A phobia persists within the crevices of Western culture, a mycophobia (“fear of mushrooms”). In both urban and rural environments, children are engrained with fear and avoidance of these strange, slimy creatures that can make you sick, hallucinate, or even kill you. The varieties of Agaricus sold at grocery stores as buttons and portobellos are the extent of most’s culinary exploration into the expansive world of mushrooms.
Within this cultural embedding exists a wall; an impediment preventing the expansion and transmutation of one’s current fear-based and individualistic conception of reality into that of a more-symbiotic truth. We have no need to fear the fungal kingdom. We, after all, are more closely related to fungi than we are to plants, and share a common ancestor around 1.1 billion years ago. In the shifting of this narrative, we open a door to a greater possibility - the potential of this diverse expression of life as a vector of sustenance and reciprocity.
“Each step that we take in the more intimate knowledge of nature leads us to the entrance of new labyrinths.” - Alexander von Humboldt
Where and how do we start in deepening our connection with fungi?
It can be as simple as going on a hike and taking pictures of the mushrooms you see. Apps such as iNaturalist can assist in the identification of these mushrooms (as well as contribute to research through a body of knowledge formed by citizen scientists). Though, in order to get a more detailed and reliable assessment, I suggest the use of a good mushroom field guide tailored to your geographic region. I regularly use the National Audubon Society’s Field Guide to Mushrooms and North American Mushrooms: A Field Guide to Edible and Inedible Fungi by Miller and Miller.
Tapping into the network of social media mycologists can also be a great entry point into the world of fungi - Alan Rockefeller (@alan_rockefeller), Dinelly Soto (@dine_cortinaria), and Giuliana Furci (@giulifungi) are some of my favorites. Literature such as Sheldrake’s Entangled Life and films like Fantastic Fungi can further one’s understanding of how fungi influence our lives and futures. I also suggest going to farmers markets to get familiar with the cultivated varieties of mushrooms by local growers, such as Gowin Valley Farms of the greater Chattanooga region.
When we bake bread, ferment alcohol, garden, or simply place our hands in the soil, we are interacting with this kingdom of life.
Vectors of Reciprocity
The dog-eat-dog notion of the natural environment as a place of conflict and rugged individuality displays an outdated system of thinking - “Survival of the Fittest” is not the way that all of nature functions. The works of Suzanne Simard, further emphasized by prominent mycorrhizal researcher David Read in his piece “The Ties that Bind,” reveal to us that forest systems are based not on exploitation and competition, but of collective flourishing. Fungi form nutrient bridges between plants in forest ecosystems, playing active roles in the partitioning of resources and plant-to-plant signaling.

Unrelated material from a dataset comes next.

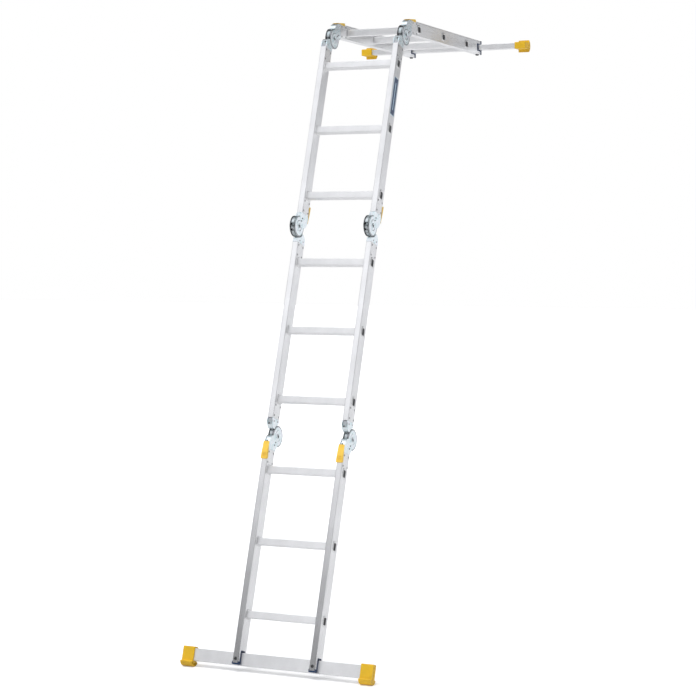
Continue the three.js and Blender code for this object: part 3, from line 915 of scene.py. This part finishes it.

How does our view of the “individuality” of a tree change when we consider all the connection and exchange happening below the surface? Shifting our narrative into one of reciprocity and collaboration can likewise shift the inner narrative of our sense of self and relation to what is seemingly external.
“Consider a blind man with a stick. Where does the blind man’s self begin? At the tip of the stick? At the handle of the stick? Or at some point halfway up the stick?” - Gregory Bateson
Sustenance, Seasonality, and Foraging
Mushrooms, like us all, are connected with seasons. Springtime brings us the wonder of morels. The warmth of summer provides delicacies like chanterelles, black trumpets, chicken of the woods, and lobsters. And the cooler months offer oysters, enoki, blewits, and lion’s mane.
Consumerist society and modern Western culture have pushed our experience of seasons into a simulacrum (I encourage an exploration of Baudrillard’s 4 steps from representation to simulation in his work “Simulacra and Simulation”). For many, pumpkin spice lattes are a staple of the fall experience, a sense of nostalgia for something that never existed and never contained pumpkin in the first place.
When we eat seasonally, we are connecting our inner selves with the external reality and experiencing the joyous blessings of what is only offered to us here and now. Foraging also decreases our dependence upon unsustainable food systems and practices, significantly decreases our plate’s carbon footprint, and stimulates the formation of a deeper connection with our deep past.
Morels
Morels, considered a culinary delicacy, are commonly found in lowlands near creeks, growing in disturbed habitat and often in association with privet, honeysuckle, tulip poplar, and ash. Their season ranges from late-February - May depending on your geography. They have a honeycomb-textured cap and a hollow interior. (Never consume a mushroom you have not positively identified!)
To cook, first do a dry-sauté to remove excess water content from the mushrooms. Then add oil/butter if desired and any seasonings to match the flavor profile of what you are cooking. Morels are great with pasta, eggs, risotto, grits, or just by themselves!